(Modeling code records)
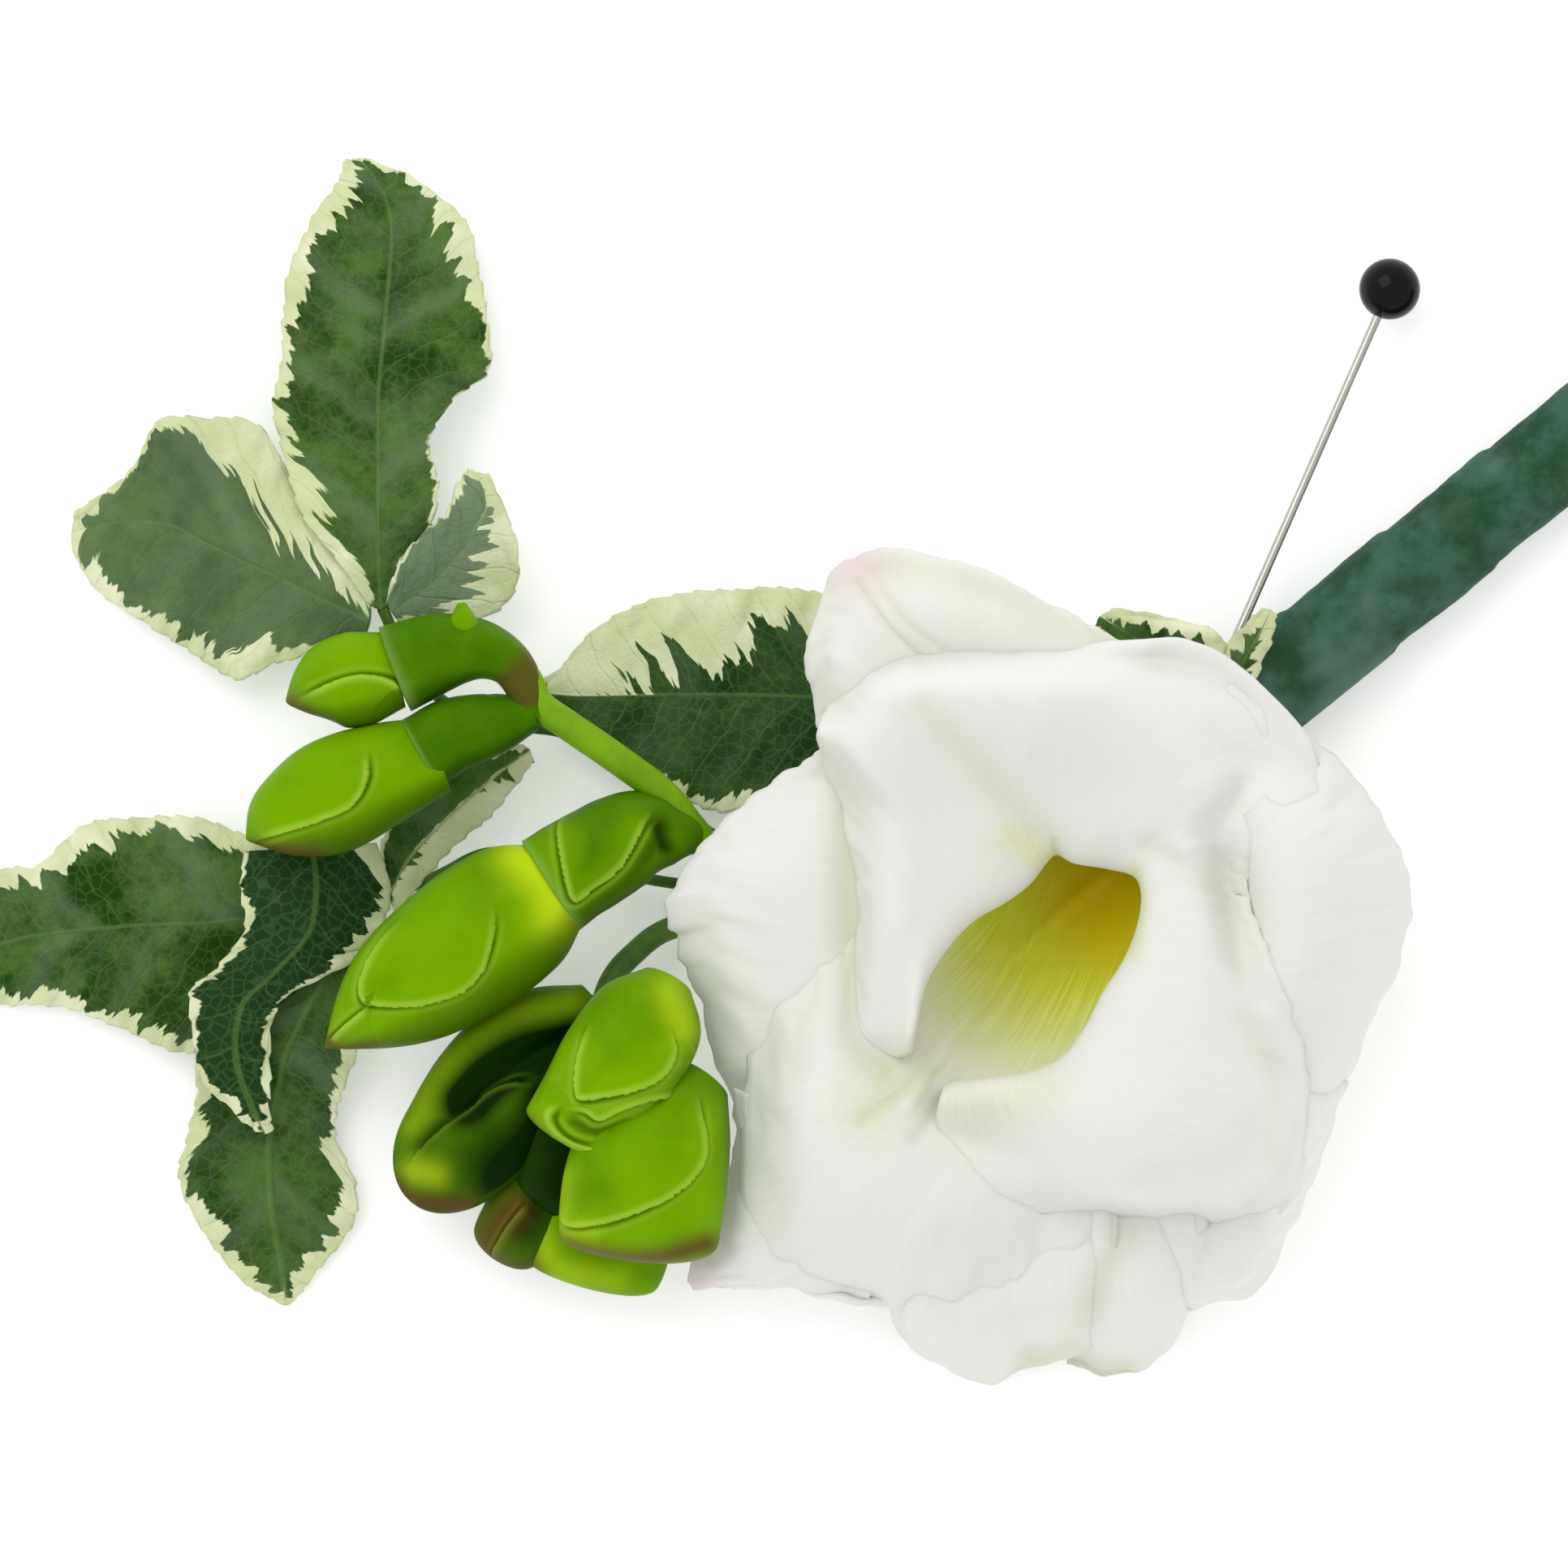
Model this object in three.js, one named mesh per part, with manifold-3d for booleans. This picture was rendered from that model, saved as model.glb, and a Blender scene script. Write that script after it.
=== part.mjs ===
// A boutonniere lying on its back: one white double freesia bloom, a spike and a side spray of
// green buds, variegated lobed leaves, a stem bundle wrapped in floral tape, and a corsage pin.
// Millimetres, +Z up. Points are hand placed, in plan from the middle of the posy, and the whole
// group is then moved so that its origin is the bottom centre of its box.

import * as THREE from "three";
import { mergeVertices } from "three/addons/utils/BufferGeometryUtils.js";
import Module from "manifold-3d";

const wasm = await Module();
wasm.setup();

// Driving dimensions

const petalThickness = 0.7;
const leafThickness = 0.7;
const toothDepth = 0.55;
const fitGap = 0.3;

const tapeLength = 43;
const tapeStart = new THREE.Vector3(28.1, 3.4, 3.25);
const tapeHeading = new THREE.Vector3(0.775, 0.632, 0).normalize();
const tapeEndDrop = 0.55;
const tapeRadiusTop = 3.45;
const tapeRadiusEnd = 2.9;
const tapeWall = 0.6;
const tapeWrapPitch = 8.5;
const tapeWrapStep = 0.22;

const spikeStemRadius = 1.1;
const sprayStemRadius = 0.75;
const petioleRadius = 0.38;
const wireRadius = 0.3;

const pinRadius = 0.3;
const pinLength = 38;
const pinHeadRadius = 2;
const pinHead = new THREE.Vector3(39.4, 32.2, 3.3);
const pinTip = new THREE.Vector3(24.9, -0.7, 5.5);
const pinSocketDepth = 1.4;

const throatCentre = new THREE.Vector3(18.8, -7.5, 7);
const throatRadius = 2.9;
const bloomTubeRadius = 1.4;
const calyxRadius = 2.05;

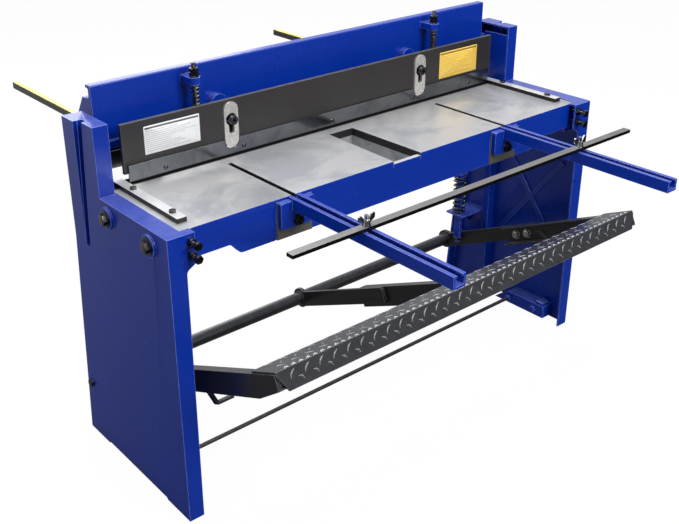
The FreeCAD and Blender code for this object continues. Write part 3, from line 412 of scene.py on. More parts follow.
def make_dust():
    """Mask of dust on faces that look up, thicker in patches."""
    group, source, sink = new_group(
        "dust", [("Vector", "Vector", (0, 0, 0)), ("Amount", "Float", 0.3)], [("Mask", "Float")])
    geometry = group.nodes.new("ShaderNodeNewGeometry")
    split = group.nodes.new("ShaderNodeSeparateXYZ")
    group.links.new(geometry.outputs["Normal"], split.inputs[0])
    upward = math_node(group, "MAXIMUM", split.outputs["Z"], 0.0)
    patches = noise(group, source.outputs["Vector"], 38.0, 5.0, 0.7)
    both = math_node(group, "MULTIPLY", upward, patches)
    mask = math_node(group, "MULTIPLY", both, source.outputs["Amount"])
    group.links.new(mask, sink.inputs["Mask"])
    return group


edge_highlight = make_edge_highlight()
orange_peel = make_orange_peel()
grinding = make_grinding()
dust = make_dust()


def start_material(name, metallic=0.0, roughness=0.4, coat=0.0, specular=0.5):
    """Material with a Principled shader and object coordinates."""
    material = bpy.data.materials.new(name)
    material.use_nodes = True
    tree = material.node_tree
    shader = tree.nodes["Principled BSDF"]
    shader.inputs["Metallic"].default_value = metallic
    shader.inputs["Roughness"].default_value = roughness
    shader.inputs["Coat Weight"].default_value = coat
    shader.inputs["Coat Roughness"].default_value = 0.12
    shader.inputs["Specular IOR Level"].default_value = specular
    place = tree.nodes.new("ShaderNodeTexCoord").outputs["Object"]
    return material, tree, shader, place


def use_group(tree, group, place, **values):
    """Group placed in a material, with its own values."""
    node = tree.nodes.new("ShaderNodeGroup")
    node.node_tree = group
    tree.links.new(place, node.inputs["Vector"])
    for label, value in values.items():
        node.inputs[label].default_value = value
    return node


def mix_colours(tree, factor, a, b):
    """Colour between two, by a mask; each may be a colour or a socket."""
    node = tree.nodes.new("ShaderNodeMix")
    node.data_type = "RGBA"
    for index, value in ((0, factor), (6, a), (7, b)):
        set_input(tree, node.inputs[index], value)
    return node.outputs[2]


def between(tree, factor, low, high, start=0.0, end=1.0):
    """Number that runs from low to high while a value runs from start to end."""
    node = tree.nodes.new("ShaderNodeMapRange")
    node.inputs["From Min"].default_value = start
    node.inputs["From Max"].default_value = end
    node.inputs["To Min"].default_value = low
    node.inputs["To Max"].default_value = high
    tree.links.new(factor, node.inputs["Value"])
    return node.outputs["Result"]


def along_axis(tree, place, axis):
    """One of the object coordinates, in millimetres."""
    split = tree.nodes.new("ShaderNodeSeparateXYZ")
    tree.links.new(place, split.inputs[0])
    return math_node(tree, "DIVIDE", split.outputs[axis], MM)


def bump(tree, shader, height, distance):
    """Relief of a height between 0 and 1 that stands a distance high at most."""
    node = tree.nodes.new("ShaderNodeBump")
    node.inputs["Distance"].default_value = distance
    tree.links.new(height, node.inputs["Height"])
    tree.links.new(node.outputs["Normal"], shader.inputs["Normal"])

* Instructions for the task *
Reproduce exactly, and only, the lines from the start of the entries through the one that contains "const calyxRadius = 2.05;".

* Solved exercise *
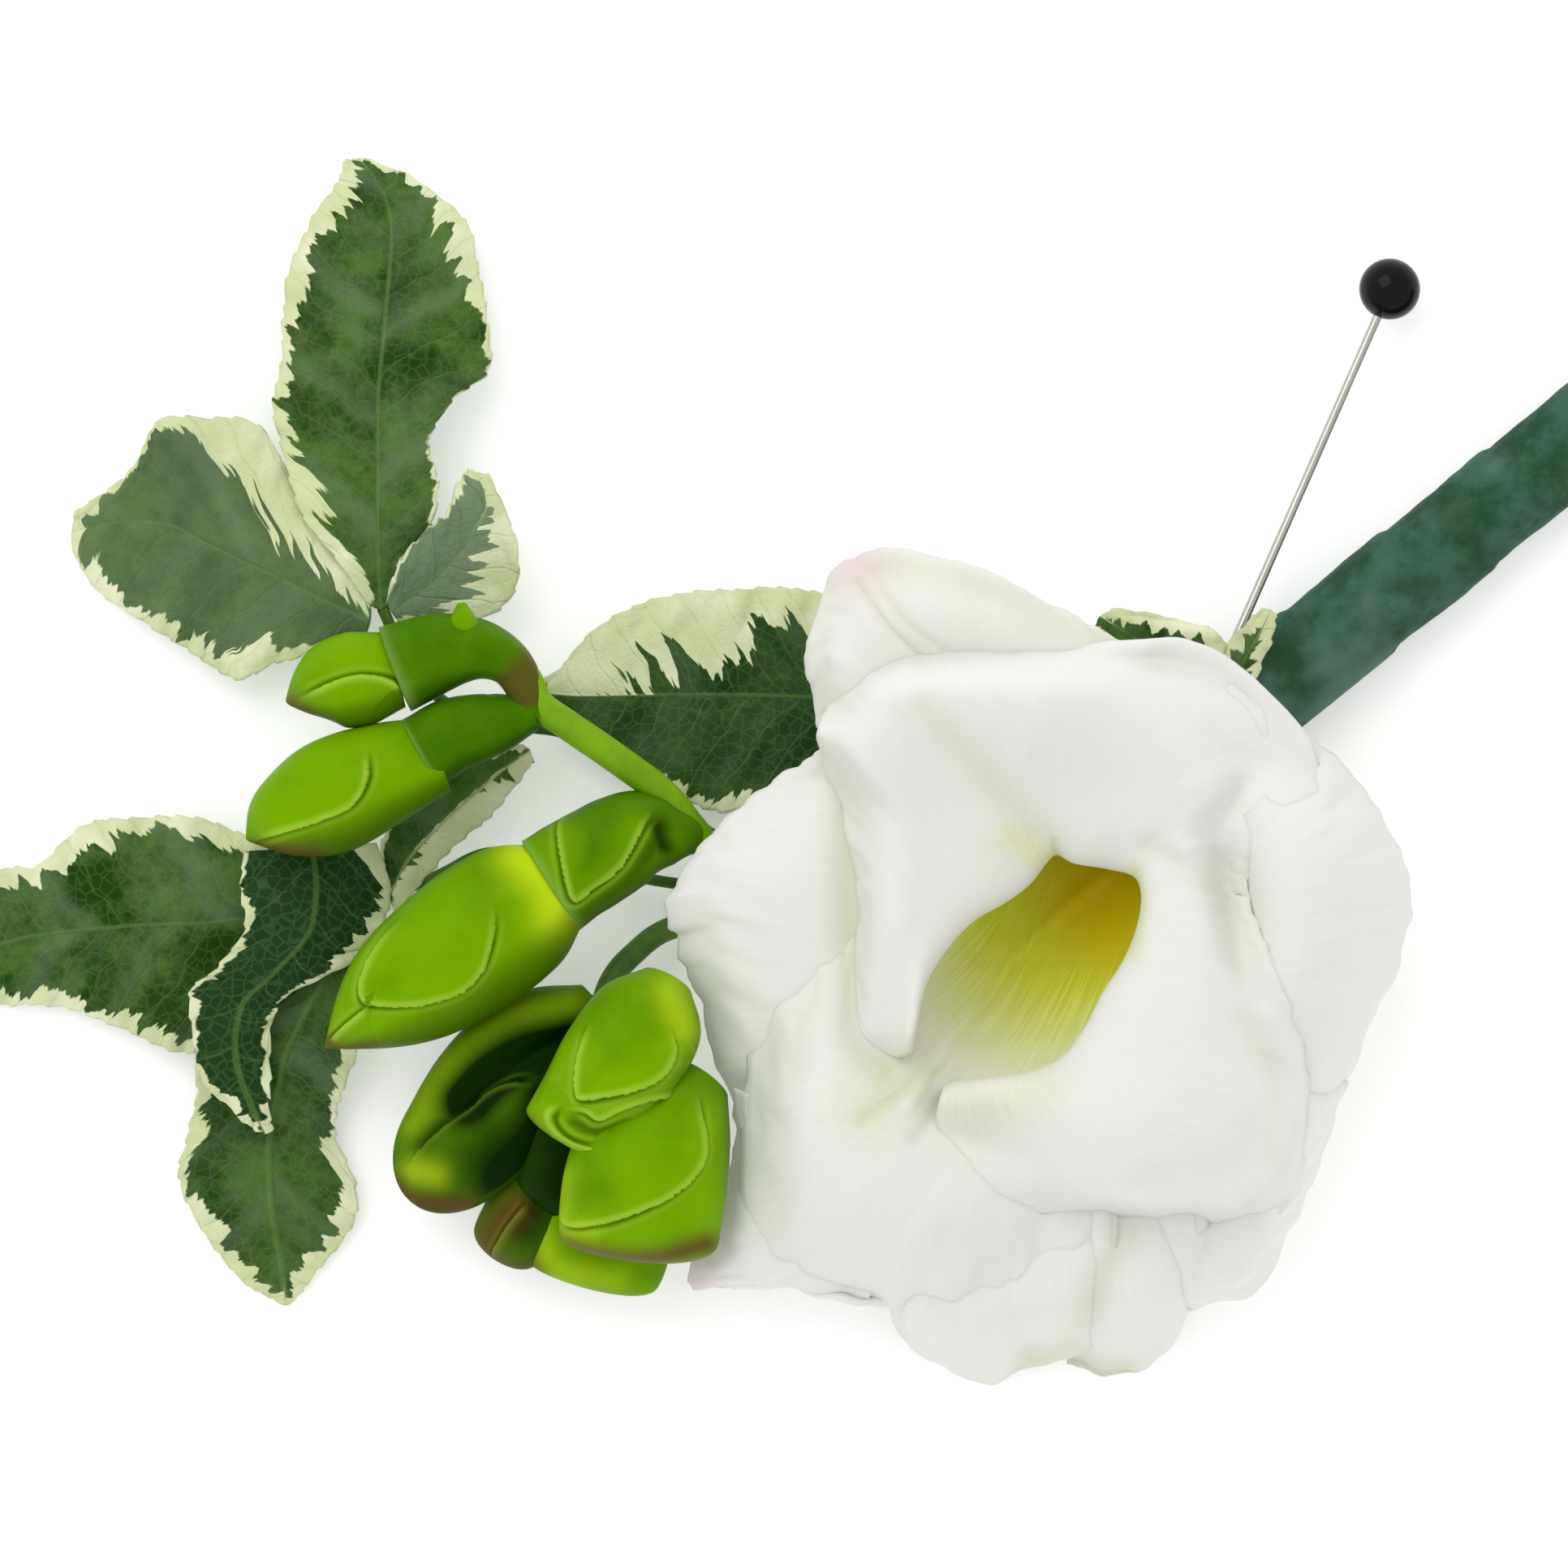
Model this object in three.js, one named mesh per part, with manifold-3d for booleans. This picture was rendered from that model, saved as model.glb, and a Blender scene script. Write that script after it.
=== part.mjs ===
// A boutonniere lying on its back: one white double freesia bloom, a spike and a side spray of
// green buds, variegated lobed leaves, a stem bundle wrapped in floral tape, and a corsage pin.
// Millimetres, +Z up. Points are hand placed, in plan from the middle of the posy, and the whole
// group is then moved so that its origin is the bottom centre of its box.

import * as THREE from "three";
import { mergeVertices } from "three/addons/utils/BufferGeometryUtils.js";
import Module from "manifold-3d";

const wasm = await Module();
wasm.setup();

// Driving dimensions

const petalThickness = 0.7;
const leafThickness = 0.7;
const toothDepth = 0.55;
const fitGap = 0.3;

const tapeLength = 43;
const tapeStart = new THREE.Vector3(28.1, 3.4, 3.25);
const tapeHeading = new THREE.Vector3(0.775, 0.632, 0).normalize();
const tapeEndDrop = 0.55;
const tapeRadiusTop = 3.45;
const tapeRadiusEnd = 2.9;
const tapeWall = 0.6;
const tapeWrapPitch = 8.5;
const tapeWrapStep = 0.22;

const spikeStemRadius = 1.1;
const sprayStemRadius = 0.75;
const petioleRadius = 0.38;
const wireRadius = 0.3;

const pinRadius = 0.3;
const pinLength = 38;
const pinHeadRadius = 2;
const pinHead = new THREE.Vector3(39.4, 32.2, 3.3);
const pinTip = new THREE.Vector3(24.9, -0.7, 5.5);
const pinSocketDepth = 1.4;

const throatCentre = new THREE.Vector3(18.8, -7.5, 7);
const throatRadius = 2.9;
const bloomTubeRadius = 1.4;
const calyxRadius = 2.05;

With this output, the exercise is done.